E ancora, Ana Maria Gonçalves (1970) grida contro la morte, gli stupri, le violenze e denuncia tuttora la schiavitù gettando uno sguardo sul Brasile dell’Ottocento e sul ruolo delle donne schiave, tema ancora poco esplorato dalla letteratura brasiliana, mentre con i versi liberi di Miriam Alves (1952) ci immergiamo in questioni identitarie. Non manca nemmeno la denuncia, come quella di Beatriz do Nascimiento (1942-1995), che evidenzia una prevalenza di autori bianchi nella letteratura e di una fasulla rappresentazione delle persone nere, cui vengono spesso assegnati ruoli subalterni e stereotipati.
Prestando ascolto a queste donne, prendiamo consapevolezza di come gruppi storicamente oppressi, colonizzati e deportati come la popolazione nera indigena, per poter resistere alle atroci condizioni di vita e sfruttamento, siano riusciti a trovare il modo di conservare le proprie tradizioni mascherandole e mescolandole a quelle dei colonizzatori bianchi, riuscendo così a farle sopravvivere: elementi di culti e tradizioni africane, la musica e la cucina, e alcuni aspetti delle religioni si sono integrati e sovrapposti a quelli cattolici, come anche a quelli indigeni, dando vita a quella fusione di sapere di origine diversa che caratterizza la cultura brasiliana derivante, appunto, da strategie di resistenza. Grande spazio le donne amefricane riservano all’ancestrale, al legame col passato, non solo come mera ricostruzione delle proprie origini, ma soprattutto come ricerca di riconoscimento, di comprensione di sé e di autoaffermazione, mantenendo vivo il rapporto coi propri antenati.
Fra le tante cose, impariamo anche un’interessante parola nuova, “scrivivere”, usata dalla scrittrice brasiliana Conceição Evaristo: «Il nostro scrivivere non può essere letto come una storia della buonanotte per addormentare quelli della casa dei padroni, piuttosto per disturbarli nei loro sonni ingiusti». Con “scrivivere”, s’intende una scrittura che nasce dal quotidiano, dai ricordi, dalle esperienze di vita propria e del proprio popolo, accostando le esperienze di vita individuali a quelle di un’intera comunità; in questo senso, la letteratura amefricana si fa sì portavoce di un vissuto legato a sofferenza e resistenza, ma mira anche a disfare l’immagine del passato per ricostruirla più libera nel presente. Veniamo pure a conoscenza che, dal 2023, a Rio de Janeiro, esiste una Casa Escrevivencia che si presenta come uno spazio culturale, biblioteca comunitaria, centro di documentazione e luogo d’incontro; struttura che, non a caso, si trova nella zona portuale della città chiamata “piccola Africa”, dove venivano fatte sbarcare le persone destinate a essere vendute come schiave: un bellissimo segnale l’aver affrancato un’area da un passato di violenza e persecuzione, trasformandolo in uno spazio in cui ricreare comunità, aiuto e conforto.

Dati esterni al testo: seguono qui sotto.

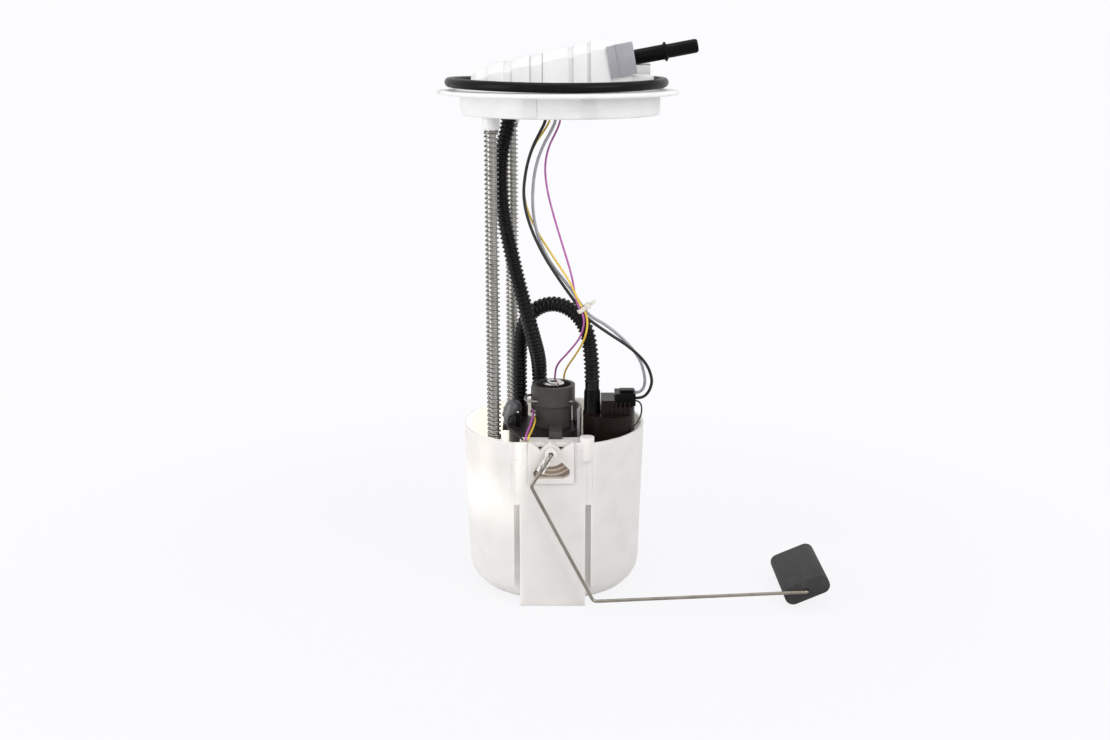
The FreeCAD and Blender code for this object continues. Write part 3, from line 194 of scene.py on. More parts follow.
OUTLET_HOSE = route((-29.7, 2, -9), (-29.7, 2, -15), (-31.8, 2, -24), (-34.3, 1, -34.4), (-35, -1, -49.6),
    (-33.9, -3, -65.8), (-31, -5, -81.5), (-27.5, -6.5, -97.5), (-24, -7.5, -112.5), (-20, -7.5, -127.1),
    (-16.2, -4, -143.3), (-13.2, 4.4, -156.8), (-12.4, 9.5, -168), (-12.4, 9.5, -177.5))
LOOP_HOSE = route((19.4, -16, -187), (19.4, -16, -171.5), (19.2, -15.4, -159.5), (18.2, -14, -148.3),
    (16.4, -11.6, -138.4), (12, -7.8, -130.6), (4.6, -3.6, -125), (-4.7, 0.2, -123.4), (-14.1, 3.8, -127),
    (-21.1, 6.8, -135), (-24.2, 9.3, -146.9), (-24.8, 11.3, -160.7), (-24.8, 12, -175.6), (-24.8, 12, -190))
BLACK_WIRE = route((-8.1, -12, -10.5), (-8.1, -12, -14.5), (-11.2, -12, -20.5), (-16.2, -12.2, -30),
    (-19.9, -13, -42.6), (-21.5, -14.4, -57.5), (-18.6, -16.6, -71.9), (-11.1, -18.4, -89.1), (-1.1, -20.7, -104.7),
    (9.4, -22.9, -119), (14.9, -23.4, -127.3), (27.2, -23, -136.2), (41.4, -21, -145.8), (51.6, -18, -156.2),
    (55.5, -15, -166.8), (54.6, -12.6, -173.4), (52.2, -11.2, -177.8), (48.9, -11, -179.7), (45.3, -11, -179.7))
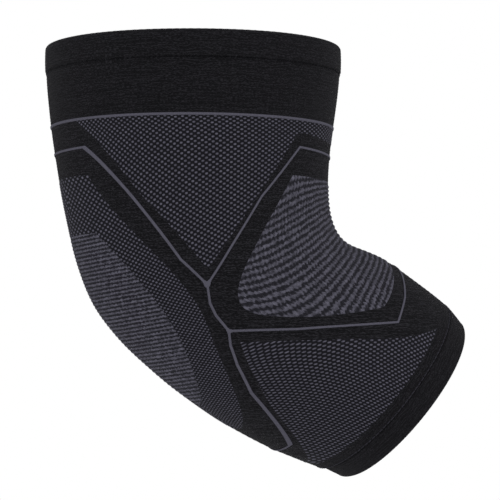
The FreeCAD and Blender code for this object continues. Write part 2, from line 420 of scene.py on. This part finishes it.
def column_points(loops, step):
    """(s, phi) points inside the loops, in staggered columns along the sleeve, about a step apart."""
    ends = np.concatenate([np.stack([loop, np.roll(loop, -1, axis=0)], 1) for loop in loops])
    fine = np.linspace(0, 1, COLUMN_STEPS)
    found = []
    columns = np.arange(ends[:, :, 1].min(), ends[:, :, 1].max(), step / MEAN_RADIUS)
    for number, phi in enumerate(columns):
        before, after = ends[:, 0, 1] - phi, ends[:, 1, 1] - phi
        crossing = ends[before * after < 0]
        if len(crossing) == 0:
            continue
        share = (phi - crossing[:, 0, 1]) / (crossing[:, 1, 1] - crossing[:, 0, 1])
        cuts = np.sort(crossing[:, 0, 0] + share * (crossing[:, 1, 0] - crossing[:, 0, 0]))
        runs = np.linalg.norm(np.diff(surface(fine, np.full_like(fine, phi)), axis=0), axis=1)
        length = np.concatenate([[0], np.cumsum(runs)])
        s = np.interp(np.arange(0.5 * (number % 2), length[-1] / step) * step, length, fine)
        inside = np.searchsorted(cuts, s) % 2 == 1
        found.append(np.column_stack([s[inside], np.full(inside.sum(), phi)]))
    return np.concatenate(found)


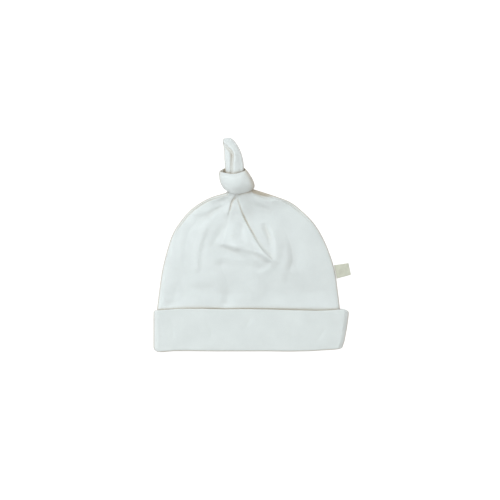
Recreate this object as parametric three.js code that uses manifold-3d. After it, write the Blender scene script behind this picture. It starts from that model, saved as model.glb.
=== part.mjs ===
// A baby's knotted nightcap of soft white jersey, lying on its back on a table.
//
// The cap is a flat bag with a turned-up cuff round its mouth. The top of the bag narrows to a stalk,
// which is tied in an overhand knot, and the free end stands out of the knot as a tail. A small folded
// label is sewn into the right side seam.
//
// Millimetres. +X is the cap's right side as seen, +Y runs from the mouth to the tail, and +Z points
// away from the table. While the cap is built, X = 0 is the crown's middle and Y = 0 the cuff's fold.
// The last lines move it so that the origin is on the table under the middle of the cap's box.

import * as THREE from "three";
import { mergeVertices } from "three/addons/utils/BufferGeometryUtils.js";
import Module from "manifold-3d";

const wasm = await Module();
wasm.setup();

// Cloth
const CLOTH = 1.4; // the crown's jersey, two plies sewn together
const CUFF_CLOTH = 1.8; // the cuff's turned-up layer
const GAP = 0.35; // clearance between pieces that lie against each other

// Crown: the bag, laid flat
const CROWN_WIDTH = 155; // across the crown where it leaves the cuff
const CROWN_RISE = 98; // from the cuff's top edge to the neck under the knot
const CROWN_LOFT = 17; // how high the crown's front lies above the table
const CROWN_ROLL = 4; // radius of the crown's rolled side edges
const ARCH_REACH = 46; // how far in from an edge the front has reached its full height

// Cuff: the band turned up round the mouth
const CUFF_HEIGHT = 35.5; // from the fold at the mouth to the band's top edge
const CUFF_LOFT = 15; // how high the cuff's front lies above the table
const CUFF_ROLL = 5.8; // radius of the cuff's rolled side edges
const CUFF_EASE = 0.6; // extra room for the crown at the cuff's snug left side
const CUFF_FLARE = 4.9; // how far the cuff stands out from the crown at its top right corner
const CUFF_TUCK = 1.4; // how far the cuff's right side is drawn in at the fold
const FOLD_DEPTH = 2.8; // thickness of the cuff's fold under the crown's rim

// Stalk, knot and tail
const STALK_WIDTH = 16; // the stalk where it runs through the knot
const STALK_THICKNESS = 11.4;
const STALK_HEIGHT = 12.6; // the stalk's middle above the table, inside the knot
const STALK_LEAN = 10; // degrees that the stalk leans to the left
const STALK_LIFT = 6; // degrees that it rises from the table
const KNOT_WIDTH = 29.4;
const KNOT_THICKNESS = 25;
const KNOT_LENGTH = 22; // along the stalk
const NECK_INSIDE = 3.07; // how far inside the knot the crown's last level lies
const NECK_DEPTH = 2.5; // how far beyond that the crown has narrowed to the stalk
const STALK_END = 1; // how far before the knot's middle the stalk ends at the tail
const RIM_GROOVE = 0.5; // depth of the groove under the wrap's upper rim
const TAIL_LENGTH = 37.4; // from the middle of the knot to the tip
const TAIL_WIDTH = 15.8;
const TAIL_THICKNESS = 11;

// Label: a folded tape, sewn square into the right side seam
const LABEL_LENGTH = 12.4; // from the seam to the fold
const LABEL_WIDTH = 11;
const LABEL_PLY = 0.5;
const LABEL_OPENING = 0.5; // between the label's two plies
const LABEL_RISE = 0.335; // where it sits on the seam, as a share of the crown's rise
const LABEL_DROOP = 5; // degrees

// Mesh density
const FRONT_STEPS = 48; // facets across the front of the crown and the cuff
const BACK_STEPS = 18;
const CROWN_LEVELS = 24; // facets from the cuff's top edge to the neck
const HIDDEN_LEVELS = 3; // facets of the crown inside the cuff
const OUTLINE_STEPS = 60;
const KNOT_STEPS = 36;
const TAIL_STEPS = 24;

// The crown's levels from the cuff's top edge to the neck. Each level runs from the left edge through
// a middle point to the right edge. Across is a share of half the crown's width, rise a share of
// its rise.
const LEVELS = [
  { left: -1.0, leftRise: 0.0, middle: 0.0, middleRise: 0.0, right: 1.0, rightRise: 0.0 },
  { left: -0.976, leftRise: 0.165, middle: 0.0, middleRise: 0.139, right: 0.976, rightRise: 0.165 },
  { left: -0.943, leftRise: 0.338, middle: -0.005, middleRise: 0.277, right: 0.943, rightRise: 0.338 },
  { left: -0.889, leftRise: 0.511, middle: -0.016, middleRise: 0.411, right: 0.872, rightRise: 0.511 },
  { left: -0.829, leftRise: 0.649, middle: -0.033, middleRise: 0.519, right: 0.791, rightRise: 0.649 },
  { left: -0.747, leftRise: 0.753, middle: -0.049, middleRise: 0.61, right: 0.703, rightRise: 0.753 },
  { left: -0.638, leftRise: 0.853, middle: -0.065, middleRise: 0.701, right: 0.594, rightRise: 0.84 },
  { left: -0.518, leftRise: 0.922, middle: -0.076, middleRise: 0.788, right: 0.469, rightRise: 0.918 },
  { left: -0.398, leftRise: 0.967, middle: -0.082, middleRise: 0.874, right: 0.322, rightRise: 0.965 },
  { left: -0.25, leftRise: 1.0, middle: -0.103, middleRise: 1.0, right: 0.045, rightRise: 1.035 },
];

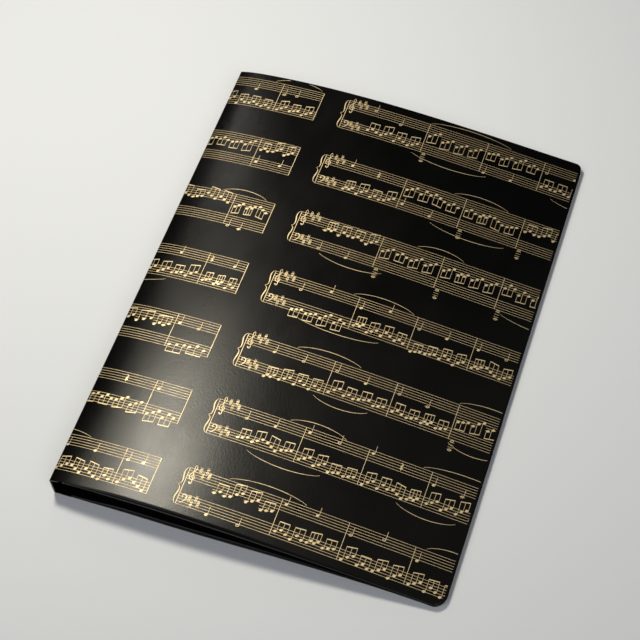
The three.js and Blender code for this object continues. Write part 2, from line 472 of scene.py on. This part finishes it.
def scaled(points, x, y, size):
    return [(x + px * size, y + py * size) for px, py in points]


def slur(x0, y0, x1, y1, bulge):
    """An arch between two places, thickest in its middle."""
    steps = 24
    thin, swell = 0.14, 0.18
    points = []
    for i in range(steps + 1):
        t = i / steps
        arch = 4 * t * (1 - t)
        points.append((x0 + (x1 - x0) * t, y0 + (y1 - y0) * t + bulge * arch ** 0.8))
    return stroke(points, lambda t: thin + swell * math.sin(math.pi * t))


def brace(x, y0, y1):
    tall = y1 - y0
    half = [(-0.5, 0.5), (-1.6, 0.44), (-1.9, 0.33), (-1.25, 0.17), (-1.35, 0.06), (-2.7, 0.0)]
    thin, swell = 0.18, 0.5
    shapes = []
    for flip in (1, -1):
        points = [(x + px, (y0 + y1) / 2 + flip * py * tall) for px, py in half]
        shapes += stroke(smooth_run(points, 5), lambda t: thin + swell * math.sin(math.pi * t) ** 2)
    return shapes


def treble_clef(x, y):
    """y is the staff's second line from below."""
    points = [(0.05, -0.45), (-0.42, 0.0), (-0.05, 0.6), (0.6, 0.4), (0.75, -0.3), (0.2, -1.0),
              (-0.7, -0.85), (-1.05, 0.05), (-0.75, 1.1), (0.05, 2.1), (0.5, 3.1), (0.35, 4.1),
              (0.0, 4.35), (-0.3, 3.6), (-0.12, 2.2), (0.25, -0.6), (0.42, -1.9), (0.1, -2.6),
              (-0.4, -2.4)]
    run = smooth_run(scaled(points, x, y, SPACE))
    shapes = stroke(run, lambda t: 0.24 + 0.26 * math.sin(5 * t) ** 2)
    shapes.append(ellipse(x - 0.35 * SPACE, y - 2.25 * SPACE, 0.95, 0.95, 0, 10))
    return shapes


def bass_clef(x, y):
    """y is the staff's second line from above."""
    points = [(-0.6, 0.0), (-0.5, 0.7), (0.15, 1.0), (0.8, 0.55), (0.85, -0.35), (0.35, -1.4),
              (-0.75, -2.35)]
    run = smooth_run(scaled(points, x, y, SPACE))
    shapes = stroke(run, lambda t: 0.26 + 0.42 * math.sin(math.pi * t))
    shapes.append(ellipse(x - 0.45 * SPACE, y - 0.05, 0.95, 0.95, 0, 10))
    for side in (0.5, -0.5):
        shapes.append(ellipse(x + 1.35 * SPACE, y + side * SPACE, 0.5, 0.5, 0, 8))
    return shapes


def sharp(x, y):
    """Two upright strokes crossed by two thicker, slanted ones."""
    tall, wide = 1.3 * SPACE, 0.85
    shapes = [box(x + dx - STEM / 2, y - tall, x + dx + STEM / 2, y + tall) for dx in (-0.34, 0.38)]
    for dy in (-0.45 * SPACE, 0.45 * SPACE):
        shapes.append([(x - wide, y + dy - 0.38), (x + wide, y + dy - 0.12),
                       (x + wide, y + dy + 0.38), (x - wide, y + dy + 0.12)])
    return shapes


def quarter_rest(x, y):
    points = [(-0.35, 1.35), (0.35, 0.6), (-0.25, 0.0), (0.4, -0.75), (-0.35, -0.7), (0.1, -1.5)]
    run = smooth_run(scaled(points, x, y, SPACE), 3)
    return stroke(run, lambda t: 0.3 + 0.4 * math.sin(math.pi * t))


def head(x, y):
    return ellipse(x, y, 1.2 * SPACE, 0.92 * SPACE, 0.36, 12)


def open_head(x, y):
    return ring(x, y, 1.25 * SPACE, 0.95 * SPACE, 0.3, (0.72, 0.5), 0.55)


def ledger_line(x, y, reach=LEDGER_REACH):
    return box(x - reach, y - LINE / 2, x + reach, y + LINE / 2)


def ledger_lines(x, y, low, high):
    """Short lines that carry a note which lies off its staff."""
    nearly = 0.1
    shapes = []
    level = high + SPACE
    while level <= y + nearly:
        shapes.append(ledger_line(x, level))
        level += SPACE
    level = low - SPACE
    while level >= y - nearly:
        shapes.append(ledger_line(x, level))
        level -= SPACE
    return shapes


def beamed(x, y_of, steps, pitch, up, low, high):
    """A group of eighth notes under one beam; steps are its heights in half spaces."""
    shapes = []
    ys = [y_of(step) for step in steps]
    side = 0.5 * SPACE if up else -0.5 * SPACE
    tilt = max(-1.0, min(1.0, (ys[-1] - ys[0]) * 0.3))
    base = max(ys) + BEAM_REACH if up else min(ys) - BEAM_REACH
    xs = [x + i * pitch for i in range(len(steps))]
    span = xs[-1] - xs[0]
    for px, py in zip(xs, ys):
        shapes.append(head(px, py))
        shapes += ledger_lines(px, py, low, high)
        tip = base + tilt * ((px - xs[0]) / span - 0.5)
        sx = px + side
        shapes.append(box(sx - STEM / 2, min(py, tip), sx + STEM / 2, max(py, tip)))
    left, right = xs[0] + side - STEM / 2, xs[-1] + side + STEM / 2
    shapes.append([(left, base - (tilt + BEAM) / 2), (right, base + (tilt - BEAM) / 2),
                   (right, base + (tilt + BEAM) / 2), (left, base - (tilt - BEAM) / 2)])
    return shapes


def single_note(x, y, open_one, low, high):
    """A note with its stem upwards."""
    shapes = open_head(x, y) if open_one else [head(x, y)]
    shapes += ledger_lines(x, y, low, high)
    side = x + 0.52 * SPACE
    shapes.append(box(side - STEM / 2, y, side + STEM / 2, y + STEM_LENGTH))
    return shapes


def low_octave(x, low):
    """Two heads an octave apart that hang below a staff on ledger lines."""
    octave, ledgers, ledger_reach = 3.5 * SPACE, 4, 1.5
    upper = low - SPACE / 2
    shapes = open_head(x, upper) + open_head(x, upper - octave)
    for i in range(1, ledgers + 1):
        shapes.append(ledger_line(x, low - i * SPACE, ledger_reach))
    return shapes


# The heights of the notes in a group, in half spaces
FIGURES = ((0, 2, 4), (0, 3, 5), (0, 4, 2), (0, 2, 4), (1, 3, 1), (4, 2, 0), (0, 1, 2), (0, 2, 1, 3))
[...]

Voci Amefricane è un’antologia molto densa di argomenti e contenuti – forse in alcuni passaggi un po’ troppo destinata, per tecnicismi e specificità, a persone addette ai lavori –, ma quello che resta di tutte queste storie, questi frammenti di vite, è l’idea che la letteratura può essere una potente alleata nell’aprire nuove prospettive e che voci a lungo rimaste silenziate o tenute ai margini, possono finalmente essere ascoltate, rompendo una rappresentazione stereotipata della letteratura “amefricana” per restituirla a una dimensione reale. In un periodo in cui si cerca di distruggere il linguaggio, di impoverire la cultura, in cui un’artista del calibro di Patti Smith elimina la parola nigger (negro) dal testo di una sua celebre canzone, forse può essere davvero utile ascoltare queste donne che ci parlano del loro passato senza nessuna censura e senza “rileggerlo” in funzione di chi le ascolta, del presente da vivere con forza e si predispongono a un futuro in cui verranno, ci auguriamo, di certo maggiormente ascoltate.